5 Easter Eggs Better Than The Games They're Hidden In
Easter eggs always give video games that little extra kick of awesomeness, even when they're about something as wholesomely simple as finding out you'll never die alone because there's a ghost following your every step. Some Easter eggs, however, pack in secrets so elaborate that they deserve some time in the spotlight ...
There's Some Biblical Weirdness Inside Battlefield V
Battlefield games give you a lot of bang for your buck right out of the box. They allow players to drive tanks, pilot planes, shoot rockets, and sometimes even to “LoopZook,” which is gamer speak for getting out of your plane mid-flight, blowing up an enemy craft with a rocket launcher, then getting back inside your plane.
But did you know the game also kind of allows for players to do something outside of senseless(ly cool) destruction? YouTuber DANNYonPC revealed that there's a secret building mini-game inside the game.
In Battlefield V's practice range, four players can start the construction of a massive block-based structure they can use to climb up to the skies -- but apparently not much else. It seemed like either a jab at Fortnite's millions of abandoned buildings or a “Stairway to Heaven” reference that everyone playing is too young to get.
Over a year later, however, DANNY found out it actually had a purpose, which was to shatter reality ...
And trigger the wrath of the video game God in a Tower of Babelesque scenario.
So yeah, with enough grit and effort, you too can summon the extremely irritable Old Testament God in a section of the game nobody actually expects you to play.
Video Game Easter Eggs Are Great At Realistically Portraying The Loch Ness Monster
Proving the existence of the Loch Ness Monster is nigh impossible. On one side of the argument, you have scientists. On the other, you have Scottish people who need you to buy souvenirs. And one element video games seem to portray increasingly well is the dubious existence of this cryptid. No game does such better than Watch Dogs, where the Loch Ness Monster is real, but also not. The devs meant to put it into the game as an Easter egg, but it's not really there. In true Watch Dogs fashion, Nessie is only accessible through hacking -- just like in real life.
But don't be sad. Nessie is again kinda-really-real in Apex Legends, where you can shoot a lot of MacGuffins to get her to show up. And she's huge and scary.
In Apex Legends, you only get a random limited area of the map to play each time, so it's not always possible to complete the grueling task required to get Nessie to rise up. To make her even more of an elusive presence, this is a game where most of the 60 players will just see a giant monster popping out of the sea and have no idea how or why. Witnesses will tell everyone they know about it … and will promptly be believed by no one.
Postal 2's VR Is A Beautiful Retcon From Real-Life
Upon release, Postal 2 introduced revolutionary game mechanics such as the ability to use cats as silencers and to pee on yourself to prevent burning to death. Sounds like we're making it up, but that's just how 2003 rolled.

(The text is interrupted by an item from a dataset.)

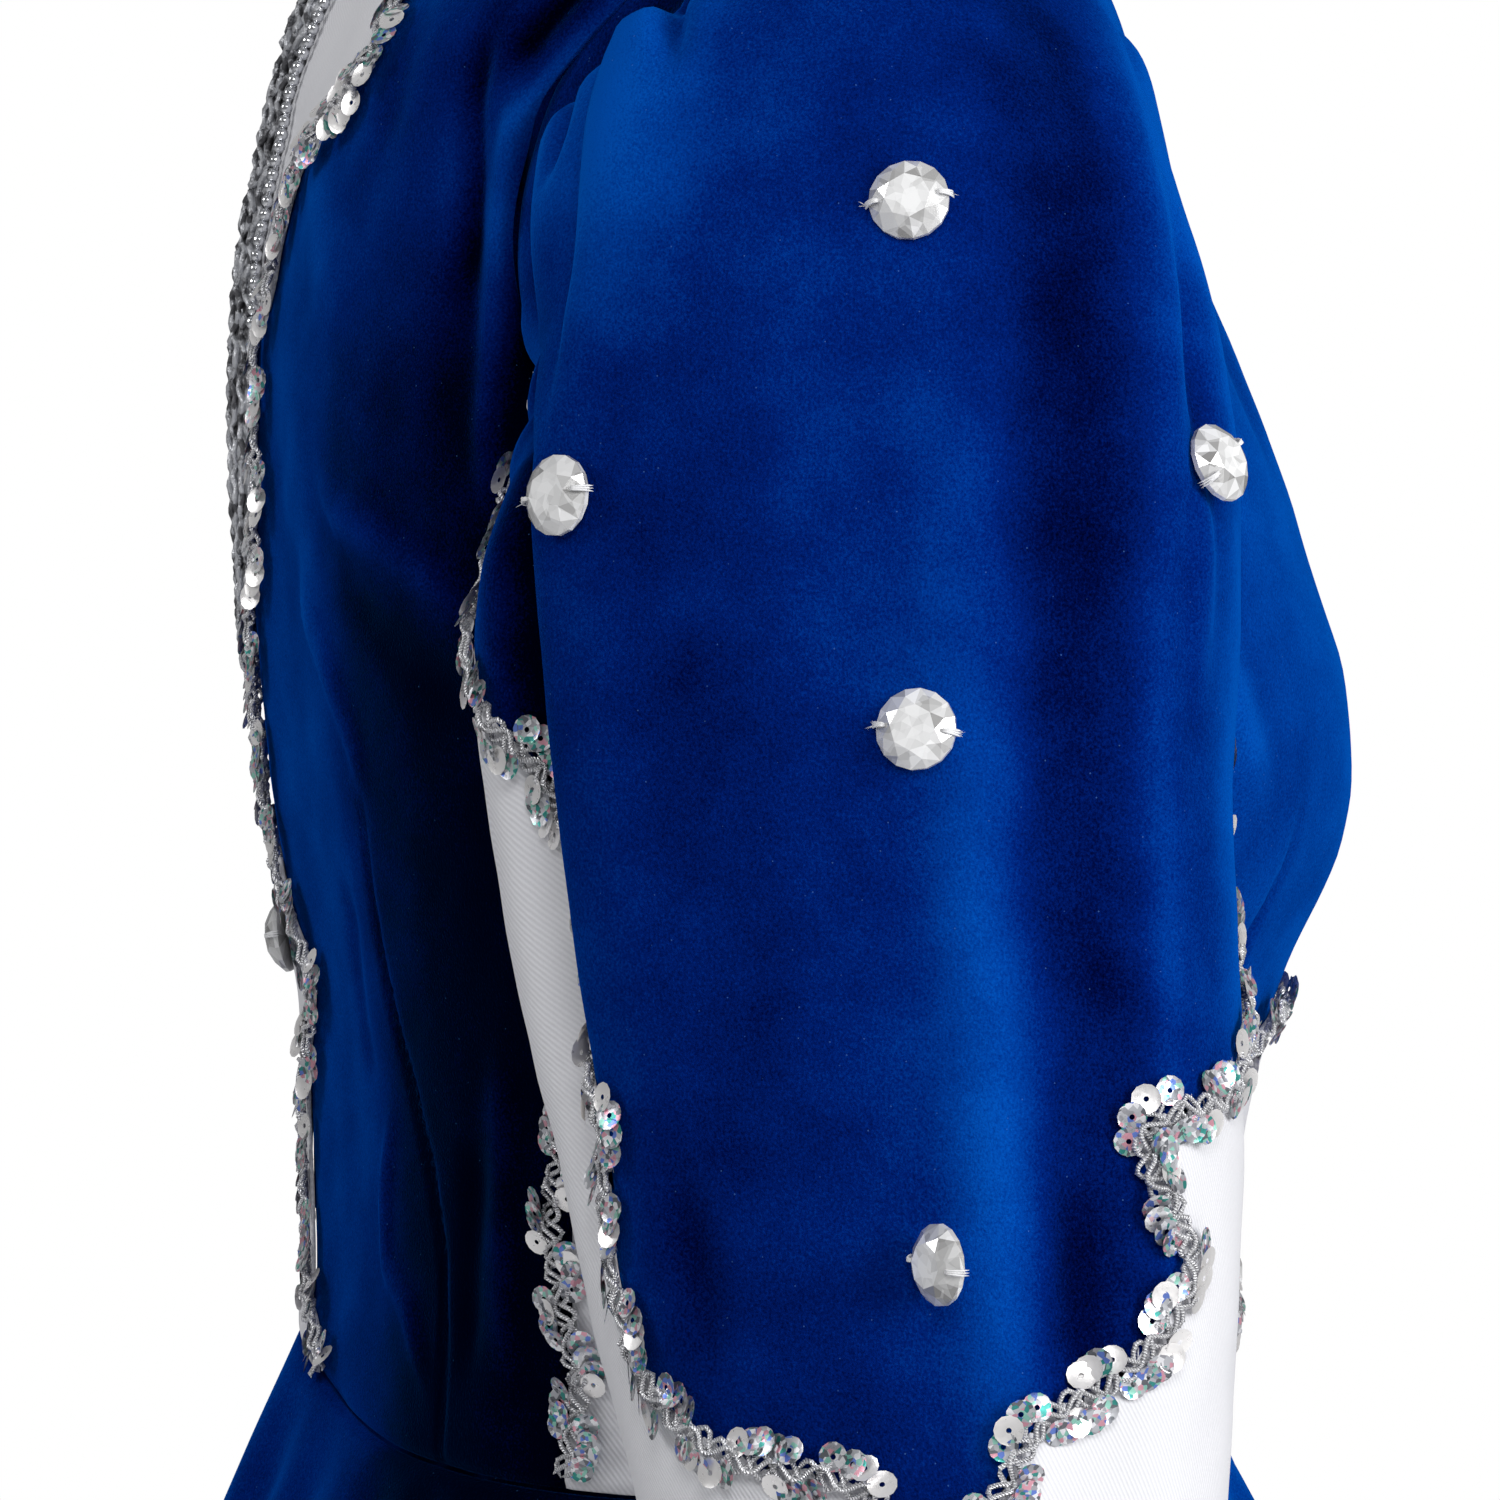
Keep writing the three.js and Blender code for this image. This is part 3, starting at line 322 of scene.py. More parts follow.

13 years passed with no one ever mentioning the game -- either because it deserved oblivion or people were too ashamed to mention it -- until the advent of Postal 2 "VR," an Easter egg made and put in the game over a decade later seemingly just for a joke.
Thing is, that's not something they just added to the game on a whim. That's a thing the devs had been promising ever since release. Upon entering the mall in the original version of the game, players would come across an area that was closed for renovations.
In there, you could find a card telling all customers that they'd reopen in July 2016.
And because of that premature promise, you can now play Postal 2 VR.
Spider-Man Is Surprisingly Caring Towards The Goons Trying To Kill Him
One thing people have always joked about Spider-Man video games is how Spidey is seemingly pulling out a Snyder and killing a lot of enemies when accidentally throwing them off of buildings:
But that's not true, actually. In a hard-to-see Easter egg that deserves a lot of credit, you can see that Spider-Man has an infinite supply of tiny web gadgets that he somehow manages to place on the clothes of everyone he fights, just in case they fall to a seemingly unavoidable death. Then, gravity -- if that's even a thing in superhero land -- triggers the device, which safely glues all enemies to the side of a building.
Peter Parker will answer no further questions regarding any wrongdoing. (Looking at you, Jonah.)
There Are Whole-Ass Games Inside Some Of Your Games
Some Easter eggs aren't just a nice treat that a rabbit somehow laid for you to eat without asking questions. Some games contain easter eggs that are pretty much fully-formed Easter bunnies already.
Firewatch has a pretty neat one for the Switch version in which players find an old N64 cartridge that they can use to unlock a mini-game inspired by Super-Mario 64.
It's not a multi-level spanning campaign, sure, but hey, no one would dare hide a whole-ass game inside another game, running the risk that few people would even find it. Right?
Well, Homefront: The Revolution, the game about a bonkers North Korean occupation of the US almost makes up for its dumb existence by dialing its Easter egg game up to 11, and quietly concealing an entire game buried within it. The game is Timesplitters 2, no less, a game that, despite its age, is still a much better reason to buy Homefront than the actual Homefront is. On top of that, it's in HD, a format you can't find anywhere else.